10/01 Bundes-Verfassungsgesetz (B-VG);
10/07 Verwaltungsgerichtshof;
90/02 Führerscheingesetz;

Norm

B-VG Art132;
FSG 1997 §29 Abs1;
VwGG §27 Abs1 idF 1998/I/158;
VwGG §27;
VwGG §34 Abs1;

Betreff

Der Verwaltungsgerichtshof hat durch den Vorsitzenden Senatspräsident Dr. Waldner und die Hofräte Dr. Graf, Dr. Gall, Dr. Pallitsch und Dr. Schick als Richter, im Beisein der Schriftführerin Mag. Runge, in der Beschwerdesache des G in V, vertreten durch Winkler - Heinzle, Rechtsanwaltspartnerschaft in 6900 Bregenz, Gerberstraße 4, gegen die Bundesministerin für Verkehr, Innovation und Technologie, wegen Verletzung der Entscheidungspflicht in Angelegenheit Befristung der Lenkberechtigung, den Beschluss gefasst:

Spruch

Die Beschwerde wird zurückgewiesen.

Der Beschwerdeführer ist schuldig, dem Bund Aufwendungen in der Höhe von S 4.565,-- binnen zwei Wochen bei sonstiger Exekution zu ersetzen.

Begründung

Mit der vorliegenden, am 5. März 2001 beim Verwaltungsgerichtshof eingelangten Säumnisbeschwerde macht der Beschwerdeführer geltend, ihm sei am 19. Juni 2000 der Bescheid der Bezirkshauptmannschaft Hartberg vom 14. Juni 2000 zugestellt worden, mit dem die ihm erteilte Lenkberechtigung auf die Dauer eines Jahres, gerechnet ab 28. März 2000, sohin bis zum 28. März 2001, befristet worden sei.

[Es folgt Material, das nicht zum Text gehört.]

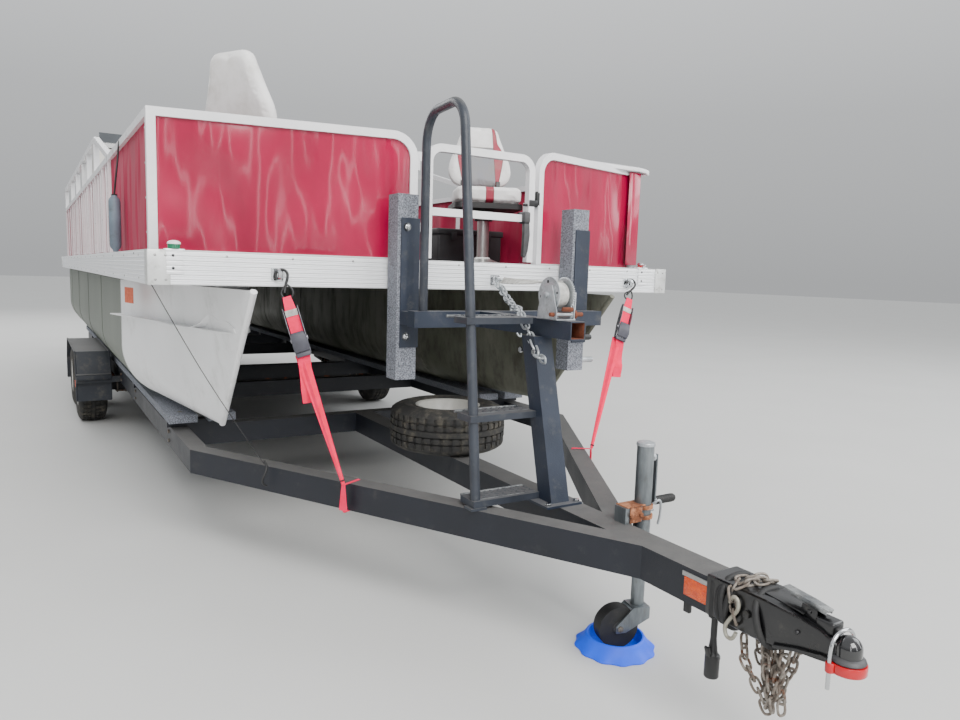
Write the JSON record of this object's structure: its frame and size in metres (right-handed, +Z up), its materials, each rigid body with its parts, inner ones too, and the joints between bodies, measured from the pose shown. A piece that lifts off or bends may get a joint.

Gegen diesen Bescheid habe er fristgerecht Berufung an den Landeshauptmann von Steiermark erhoben, welche am 27. Juni 2000 zur Post gegeben worden und laut Mitteilung des Referenten der Berufungsbehörde am 10. Juli 2000 bei der Berufungsbehörde eingelangt sei. Die Berufung sei nicht "innerhalb der dreimonatigen Entscheidungsfrist des § 29 Abs. 1 FSG erledigt" worden. Am 11. Oktober 2000 habe der Beschwerdeführer daher einen Devolutionsantrag an den Bundesminister für Verkehr gerichtet, dieser Antrag sei dort "noch im Oktober 2000" eingelangt. Da hierüber bisher nicht entschieden worden sei, sei die belangte Behörde säumig.

In der Folge hat die belangte Behörde den Bescheid vom 5. April 2001, dem Beschwerdeführer zugestellt am 12. April 2001, erlassen (mit welchem sie den Devolutionsantrag des Beschwerdeführers als unzulässig zurückwies) und eine Abschrift dieses Bescheides dem Verwaltungsgerichtshof vorgelegt. In dem diese Vorlage begleitenden Schriftsatz vom 11. Mai 2001 beantragt die belangte Behörde die kostenpflichtige Zurückweisung der Beschwerde.

Die Beschwerde erweist sich aus nachstehenden Gründen als unzulässig:

Gemäß § 34 Abs. 1 VwGG sind Beschwerden u.a. dann ohne weiteres Verfahren in nicht öffentlicher Sitzung mit Beschluss zurückzuweisen, wenn ihnen der Mangel der Berechtigung zur Erhebung entgegensteht. Gemäß § 34 Abs. 3 VwGG ist ein Beschluss nach Abs. 1 in jeder Lage des Verfahrens zu fassen.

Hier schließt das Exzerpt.